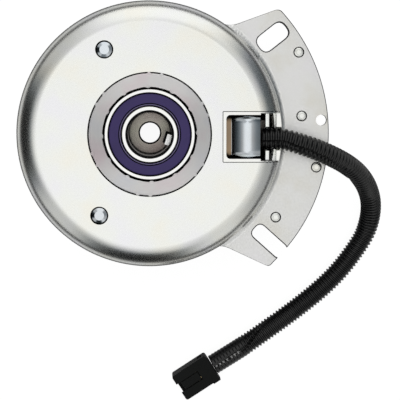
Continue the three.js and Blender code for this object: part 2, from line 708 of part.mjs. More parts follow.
const field = assembly();
add(field, "field_shell", fieldShell(), FINISH.zinc);
add(field, "field_hub_ring", hubRing(), FINISH.turnedSteel);
add(field, "field_bearing_outer", outerRing(HIGH_BEARING_Z), FINISH.bearingSteel);
add(field, "field_bearing_seal_top", bearingSeal(TOP_Z - 1.4), FINISH.seal);
add(field, "field_bearing_seal_bottom", bearingSeal(HIGH_BEARING_Z + 0.6), FINISH.seal);
add(field, "coil_bobbin", bobbin(), FINISH.bobbin);
add(field, "coil_winding", winding(), FINISH.copper);
COIL_RIVETS.forEach((at, i) => {
  add(field, `coil_rivet_${i + 1}`, toPolar(coilRivet(), at), FINISH.brightSteel);
});
add(field, "lead_cover", leadCover(), FINISH.brightSteel);
add(field, "lead_retainer", leadRetainer(), FINISH.zinc);
[-1, 1].forEach((side, i) => {
  const wire = disc(COIL_LEAD.radius, ...COIL_LEAD.x, 10).rotateY(Math.PI / 2);
  const y = LOOM_EXIT.y + side * COIL_LEAD.spacing;
  add(field, `coil_lead_${i + 1}`, wire.translate(0, y, COIL_LEAD.z), FINISH.plug);
});
FLANGE_RIVETS.forEach((at, i) => {
  add(field, `flange_rivet_${i + 1}`, toPolar(flangeRivet(), at), FINISH.zinc);
});
add(field, "brake_bracket", brakeBracket(), FINISH.zinc);
add(field, "brake_lining", brakeLining(), FINISH.lining);

const rotor = assembly();
add(rotor, "rotor_hub", rotorHub(), FINISH.ironGrey);
add(rotor, "rotor_disc", rotorDisc(), FINISH.ironGrey);
add(rotor, "field_bearing_inner", innerRing(HIGH_BEARING_Z), FINISH.bearingSteel);
add(rotor, "bearing_spacer", ring(CLEAR_SHAFT_R, SPACER_R, SPACER_Z, SPACER_TOP, 24), FINISH.ironGrey);
add(rotor, "pulley_bearing_inner", innerRing(LOW_BEARING_Z), FINISH.bearingSteel);
const washer = ring(WASHER_R.bolt, WASHER_R.outer, WASHER_BOTTOM, WASHER_TOP, 30);
add(rotor, "end_washer", washer, FINISH.ironGrey);

const balls = assembly();
add(balls, "field_bearing_cage", cageRing(HIGH_BEARING_Z), FINISH.springSteel);
ballPlaces().forEach((degrees, i) => {
  add(balls, `field_ball_${i + 1}`, ball(HIGH_BEARING_Z, degrees), FINISH.bearingSteel);
});

const pulley = assembly();
add(pulley, "pulley_lower_half", lowerHalf(), FINISH.ironGrey);
add(pulley, "pulley_upper_half", upperHalf(), FINISH.ironGrey);
add(pulley, "pulley_bearing_outer", outerRing(LOW_BEARING_Z), FINISH.bearingSteel);
add(pulley, "pulley_bearing_seal_top", bearingSeal(LOW_BEARING_Z + BEARING.width - 1.4), FINISH.seal);
add(pulley, "pulley_bearing_seal_bottom", bearingSeal(LOW_BEARING_Z + 0.6), FINISH.seal);
add(pulley, "pulley_bearing_cage", filledCage(LOW_BEARING_Z), FINISH.springSteel);
add(pulley, "snap_ring", snapRing(), FINISH.springSteel);

const armature = assembly();
add(armature, "armature_plate", armaturePlate(), FINISH.ironGrey);
for (let i = 0; i < DRIVE_COUNT; i += 1) {
  const turn = radians(drivePlace(i)[1]);
  add(pulley, `leaf_spring_${i + 1}`, leafSpring(), FINISH.springSteel).rotation.z = turn;
  add(pulley, `pulley_rivet_${i + 1}`, toPolar(pulleyRivet(), drivePlace(i)), FINISH.brightSteel);
  const rivet = toPolar(armatureRivet(), drivePlace(i, DRIVE.step));
  add(armature, `armature_rivet_${i + 1}`, rivet, FINISH.brightSteel);
}

const lead = assembly();
add(lead, "loom", loom(), FINISH.loom);
const plug = new THREE.Group();
plug.position.set(...PLUG_PLACE.at, 0);
plug.rotation.z = radians(PLUG_PLACE.heading);
lead.add(plug);
add(plug, "connector_housing", plugHousing(), FINISH.plug);
add(plug, "connector_lock", plugLock(), FINISH.lock);
[-1, 1].forEach((side, i) => {
  add(plug, `terminal_${i + 1}`, terminal(side), FINISH.terminal);
});

export default clutch;
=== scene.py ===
"""Looks of an electromagnetic clutch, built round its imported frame.

Every piece is worked out in millimetres in the frame of the CAD model: +Z runs along the shaft towards the
engine, and the origin lies on the shaft axis in the plane that the clutch stands on. Meshes are written in
metres. Each sub-assembly is a class: its sizes are fields, and its build method makes and dresses its pieces.
"""
from __future__ import annotations

import json
import logging
import math
from dataclasses import dataclass
from enum import Enum
from typing import Callable, Sequence

import bmesh
import bpy
import numpy as np
from mathutils import Matrix, Vector

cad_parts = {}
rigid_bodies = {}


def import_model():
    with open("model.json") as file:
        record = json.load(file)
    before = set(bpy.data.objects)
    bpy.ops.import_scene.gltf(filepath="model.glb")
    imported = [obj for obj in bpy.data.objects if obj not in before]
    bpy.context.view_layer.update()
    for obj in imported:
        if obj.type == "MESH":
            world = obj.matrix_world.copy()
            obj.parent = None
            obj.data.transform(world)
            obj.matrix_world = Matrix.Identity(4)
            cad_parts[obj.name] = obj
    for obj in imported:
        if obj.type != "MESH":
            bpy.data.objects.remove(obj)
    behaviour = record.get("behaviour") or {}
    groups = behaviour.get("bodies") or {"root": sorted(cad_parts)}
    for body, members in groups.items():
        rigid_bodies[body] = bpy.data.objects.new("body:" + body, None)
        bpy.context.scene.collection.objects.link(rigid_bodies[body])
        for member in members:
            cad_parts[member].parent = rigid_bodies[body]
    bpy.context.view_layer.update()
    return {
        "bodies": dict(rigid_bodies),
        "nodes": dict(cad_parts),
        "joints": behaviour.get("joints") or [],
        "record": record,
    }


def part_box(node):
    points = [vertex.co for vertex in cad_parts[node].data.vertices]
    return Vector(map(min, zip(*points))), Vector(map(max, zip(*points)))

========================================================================

Quote the material exactly, leaving nothing out.

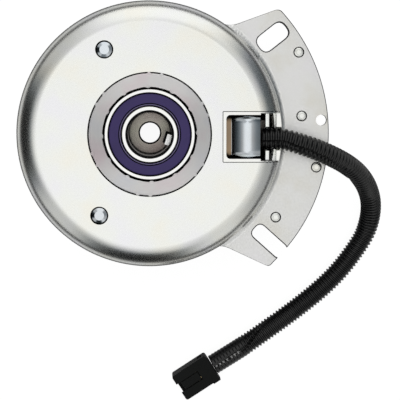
Continue the three.js and Blender code for this object: part 2, from line 708 of part.mjs. More parts follow.
const field = assembly();
add(field, "field_shell", fieldShell(), FINISH.zinc);
add(field, "field_hub_ring", hubRing(), FINISH.turnedSteel);
add(field, "field_bearing_outer", outerRing(HIGH_BEARING_Z), FINISH.bearingSteel);
add(field, "field_bearing_seal_top", bearingSeal(TOP_Z - 1.4), FINISH.seal);
add(field, "field_bearing_seal_bottom", bearingSeal(HIGH_BEARING_Z + 0.6), FINISH.seal);
add(field, "coil_bobbin", bobbin(), FINISH.bobbin);
add(field, "coil_winding", winding(), FINISH.copper);
COIL_RIVETS.forEach((at, i) => {
  add(field, `coil_rivet_${i + 1}`, toPolar(coilRivet(), at), FINISH.brightSteel);
});
add(field, "lead_cover", leadCover(), FINISH.brightSteel);
add(field, "lead_retainer", leadRetainer(), FINISH.zinc);
[-1, 1].forEach((side, i) => {
  const wire = disc(COIL_LEAD.radius, ...COIL_LEAD.x, 10).rotateY(Math.PI / 2);
  const y = LOOM_EXIT.y + side * COIL_LEAD.spacing;
  add(field, `coil_lead_${i + 1}`, wire.translate(0, y, COIL_LEAD.z), FINISH.plug);
});
FLANGE_RIVETS.forEach((at, i) => {
  add(field, `flange_rivet_${i + 1}`, toPolar(flangeRivet(), at), FINISH.zinc);
});
add(field, "brake_bracket", brakeBracket(), FINISH.zinc);
add(field, "brake_lining", brakeLining(), FINISH.lining);

const rotor = assembly();
add(rotor, "rotor_hub", rotorHub(), FINISH.ironGrey);
add(rotor, "rotor_disc", rotorDisc(), FINISH.ironGrey);
add(rotor, "field_bearing_inner", innerRing(HIGH_BEARING_Z), FINISH.bearingSteel);
add(rotor, "bearing_spacer", ring(CLEAR_SHAFT_R, SPACER_R, SPACER_Z, SPACER_TOP, 24), FINISH.ironGrey);
add(rotor, "pulley_bearing_inner", innerRing(LOW_BEARING_Z), FINISH.bearingSteel);
const washer = ring(WASHER_R.bolt, WASHER_R.outer, WASHER_BOTTOM, WASHER_TOP, 30);
add(rotor, "end_washer", washer, FINISH.ironGrey);

const balls = assembly();
add(balls, "field_bearing_cage", cageRing(HIGH_BEARING_Z), FINISH.springSteel);
ballPlaces().forEach((degrees, i) => {
  add(balls, `field_ball_${i + 1}`, ball(HIGH_BEARING_Z, degrees), FINISH.bearingSteel);
});

const pulley = assembly();
add(pulley, "pulley_lower_half", lowerHalf(), FINISH.ironGrey);
add(pulley, "pulley_upper_half", upperHalf(), FINISH.ironGrey);
add(pulley, "pulley_bearing_outer", outerRing(LOW_BEARING_Z), FINISH.bearingSteel);
add(pulley, "pulley_bearing_seal_top", bearingSeal(LOW_BEARING_Z + BEARING.width - 1.4), FINISH.seal);
add(pulley, "pulley_bearing_seal_bottom", bearingSeal(LOW_BEARING_Z + 0.6), FINISH.seal);
add(pulley, "pulley_bearing_cage", filledCage(LOW_BEARING_Z), FINISH.springSteel);
add(pulley, "snap_ring", snapRing(), FINISH.springSteel);

const armature = assembly();
add(armature, "armature_plate", armaturePlate(), FINISH.ironGrey);
for (let i = 0; i < DRIVE_COUNT; i += 1) {
  const turn = radians(drivePlace(i)[1]);
  add(pulley, `leaf_spring_${i + 1}`, leafSpring(), FINISH.springSteel).rotation.z = turn;
  add(pulley, `pulley_rivet_${i + 1}`, toPolar(pulleyRivet(), drivePlace(i)), FINISH.brightSteel);
  const rivet = toPolar(armatureRivet(), drivePlace(i, DRIVE.step));
  add(armature, `armature_rivet_${i + 1}`, rivet, FINISH.brightSteel);
}

const lead = assembly();
add(lead, "loom", loom(), FINISH.loom);
const plug = new THREE.Group();
plug.position.set(...PLUG_PLACE.at, 0);
plug.rotation.z = radians(PLUG_PLACE.heading);
lead.add(plug);
add(plug, "connector_housing", plugHousing(), FINISH.plug);
add(plug, "connector_lock", plugLock(), FINISH.lock);
[-1, 1].forEach((side, i) => {
  add(plug, `terminal_${i + 1}`, terminal(side), FINISH.terminal);
});

export default clutch;
=== scene.py ===
"""Looks of an electromagnetic clutch, built round its imported frame.

Every piece is worked out in millimetres in the frame of the CAD model: +Z runs along the shaft towards the
engine, and the origin lies on the shaft axis in the plane that the clutch stands on. Meshes are written in
metres. Each sub-assembly is a class: its sizes are fields, and its build method makes and dresses its pieces.
"""
from __future__ import annotations

import json
import logging
import math
from dataclasses import dataclass
from enum import Enum
from typing import Callable, Sequence

import bmesh
import bpy
import numpy as np
from mathutils import Matrix, Vector

cad_parts = {}
rigid_bodies = {}


def import_model():
    with open("model.json") as file:
        record = json.load(file)
    before = set(bpy.data.objects)
    bpy.ops.import_scene.gltf(filepath="model.glb")
    imported = [obj for obj in bpy.data.objects if obj not in before]
    bpy.context.view_layer.update()
    for obj in imported:
        if obj.type == "MESH":
            world = obj.matrix_world.copy()
            obj.parent = None
            obj.data.transform(world)
            obj.matrix_world = Matrix.Identity(4)
            cad_parts[obj.name] = obj
    for obj in imported:
        if obj.type != "MESH":
            bpy.data.objects.remove(obj)
    behaviour = record.get("behaviour") or {}
    groups = behaviour.get("bodies") or {"root": sorted(cad_parts)}
    for body, members in groups.items():
        rigid_bodies[body] = bpy.data.objects.new("body:" + body, None)
        bpy.context.scene.collection.objects.link(rigid_bodies[body])
        for member in members:
            cad_parts[member].parent = rigid_bodies[body]
    bpy.context.view_layer.update()
    return {
        "bodies": dict(rigid_bodies),
        "nodes": dict(cad_parts),
        "joints": behaviour.get("joints") or [],
        "record": record,
    }


def part_box(node):
    points = [vertex.co for vertex in cad_parts[node].data.vertices]
    return Vector(map(min, zip(*points))), Vector(map(max, zip(*points)))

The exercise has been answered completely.